Koordinator Lapangan Aliansi KOPRI PMII Sumenep, Khuzaimah menegaskan pentingnya penanganan kasus pelecehan seksual dilakukan dengan cepat dan serius. Pasalnya, dirinya mengkritisi lemahnya penegakan hukum terhadap pelaku, yang dinilai tidak memberikan efek jera.
“Kurangnya edukasi seksual, ketidakpedulian institusi terhadap laporan korban, dan sanksi yang minim bagi pelaku menjadi penyebab meningkatnya kasus pelecehan seksual. Kami mendesak aparat, termasuk Kapolres Sumenep, untuk segera bertindak cepat,” ungkapnya, Kamis (12/09/2024).
Lebih lanjut, ia juga menuntut agar Peraturan Daerah (Perda) Kabupaten Layak Anak (KLA) Nomor 4 Tahun 2022 dan Perda Nomor 7 Tahun 2011 tentang lembaga layanan di Sumenep dijalankan dengan baik, sehingga hak-hak anak dan korban dapat terlindungi.
“Kami mendesak agar penyidikan dilakukan secara transparan dan korban diberikan kuasa hukum yang memadai,” tegas Khuzaimah.
Khuzaimah berharap, ada langkah tegas dari pihak terkait dapat menciptakan lingkungan pendidikan yang aman dan kondusif bagi proses belajar-mengajar.
Sementara itu, Wakapolres Sumenep Kompol Trie Sis Biantoro menegaskan bahwa pihaknya serius menangani kasus ini dan memastikan seluruh prosedur hukum berjalan dengan benar.
“Surat penetapan tersangka sudah disampaikan kepada keluarga. Kami memastikan semua proses hukum dijalankan sesuai aturan yang berlaku,” ujar Kompol Biantoro.
Ia juga menyebut pentingnya koordinasi lintas sektor dalam menangani kasus pelecehan seksual serta menjamin keadilan bagi para korban. Kompol Biantoro menambahkan bahwa Polres Sumenep secara aktif melakukan sosialisasi kepada masyarakat terkait bahaya kekerasan seksual.

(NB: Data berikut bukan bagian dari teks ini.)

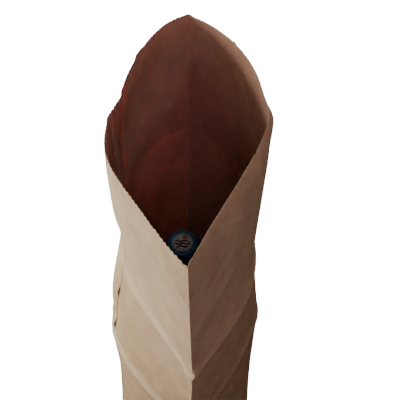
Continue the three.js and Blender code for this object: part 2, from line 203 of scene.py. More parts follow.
# %% Sections of the tube
SECTIONS = [
    # height, near crease, far crease, left bend, right bend,
    # flare, reach and round of the near left, near right, far left and far right wall
    (0, (0, -164), (0, 166), (-74, -4), (72, 0),
     (0.50, 0.46, 0.60, 0.58), (0.28, 0.28, 0.28, 0.28), (0.26, 0.26, 0.26, 0.26)),
    (120, (2, -153), (0, 156), (-71, -14.5), (72.5, -7),
     (0.18, 0.11, 0.25, 0.23), (0.28, 0.28, 0.28, 0.28), (0.26, 0.26, 0.26, 0.26)),
    (205, (5, -148), (1, 151), (-74, -14), (75, -9),
     (0.33, 0.38, 0.50, 0.47), (0.31, 0.22, 0.25, 0.25), (0.34, 0.21, 0.23, 0.23)),
    (262, (8, -151.5), (3, 152.5), (-69.5, -17), (70.5, -9),
     (0.18, 0.28, 0.58, 0.58), (0.27, 0.29, 0.26, 0.34), (0.22, 0.26, 0.24, 0.31)),
    (308, (9.5, -153), (3.5, 154.5), (-60, -11.5), (67.5, -15.5),
     (0.05, 0.25, 0.70, 0.62), (0.29, 0.36, 0.42, 0.42), (0.26, 0.37, 0.37, 0.37)),
    (332, (9, -152.5), (4, 153), (-58, -10), (68, -8),
     (0.13, 0.18, 0.74, 0.61), (0.26, 0.30, 0.40, 0.39), (0.19, 0.32, 0.34, 0.34)),
    (400, (8, -152), (5, 152.5), (-56, -8.5), (73.5, 0),
     (0.25, 0.09, 0.81, 0.58), (0.30, 0.30, 0.41, 0.35), (0.25, 0.29, 0.32, 0.31)),
    (438, (7.5, -152), (5.5, 152.5), (-56, -10), (75.5, 4),
     (0.38, 0.04, 0.80, 0.54), (0.28, 0.32, 0.32, 0.32), (0.28, 0.25, 0.24, 0.30)),
    (456, (7.5, -152), (5.5, 153), (-57.5, -7), (72.5, 9.5),
     (0.49, 0.00, 0.95, 0.55), (0.16, 0.43, 0.28, 0.37), (0.25, 0.21, 0.17, 0.34)),
]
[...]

“Kami sering dilibatkan sebagai narasumber dalam berbagai kegiatan masyarakat untuk meningkatkan kesadaran akan isu ini,” jelasnya.
Dinas Pendidikan Sumenep, lanjut Biantoro, masih menunggu salinan surat penetapan tersangka dari Kejaksaan Negeri Sumenep.
“Namun, sebagai alternatif, Dinas Pendidikan dapat meminta salinan surat tersebut melalui Polres dengan persetujuan keluarga tersangka,” pungkasnya.
Sebatas informasi tambahan, dalam beberapa bulan terakhir, laporan mengenai kasus pelecehan seksual yang melibatkan guru dan siswa di Kabupaten Sumenep terus meningkat.
Kasus-kasus tersebut mencakup pelecehan verbal, fisik, hingga kekerasan seksual yang melibatkan korban dari berbagai latar belakang.
Beberapa kasus yang mencuat antara lain:
1. Kasus pencabulan oleh seorang guru di SD Kebonangung, yang masih dalam proses hukum;
2. Kasus perselingkuhan seorang guru di desa Rubaru, yang telah dipindah tugaskan dan masih dalam koordinasi dengan P3A;
3. Kepala sekolah di desa Pinggir Papas yang dinonaktifkan akibat kasus perselingkuhan;
4. Seorang ibu yang berprofesi sebagai guru menjual anaknya kepada selingkuhannya, yang merupakan kepala sekolah di Kalianget;
5. Kasus perselingkuhan yang melibatkan guru SD Pajagalan 1 yang belum terselesaikan.